DA: What did you want to achieve with the butterflies?
MT: "These butterflies played a very important role in my exhibition. First of all, they were part of the main piece. Every exhibition that I have held so far, I start with the main piece -- I treat this piece as the main character of the show. It is not only the biggest piece, but I also put extra thought and details on it to make it the most stunning one in the show.
"[For this exhibition the main piece is a] guitarist in a deadly garden and I wanted him to be surrounded by some evil butterflies. Instead of drawing a group of butterflies in a separated layer, I thought it would be much more interesting to do individual butterflies as separate pieces. I could then place them wherever I want.

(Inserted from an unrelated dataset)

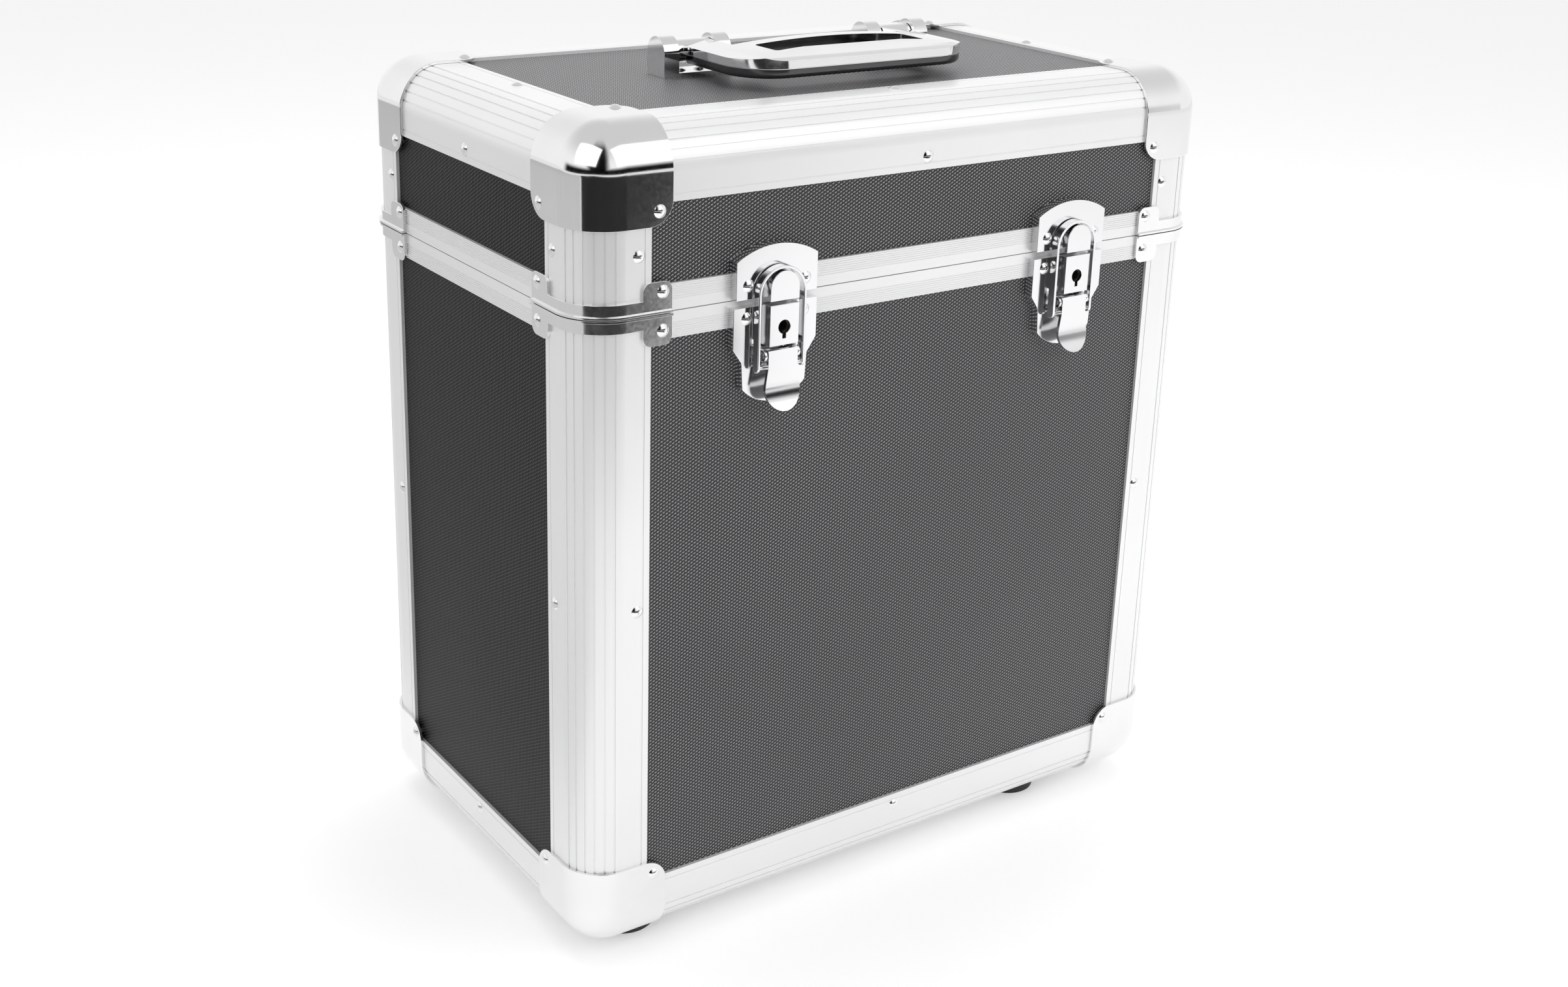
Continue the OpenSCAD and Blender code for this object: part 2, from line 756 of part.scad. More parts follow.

"As you can see the guitarist is now being eaten by the group of butterflies and has become a skeleton. The entire piece looks much more dynamic with their help.
"Secondly, I could dress up the venue with the,m. These butterflies are not only part of the main illustration, they is all over the place. They sit on the window, display table, bookshelf and even on the venue’s huge logo display. I want the audiences to experience the deadly environment and play with the butterflies.
"Lastly, it also served as a very good giveaway item."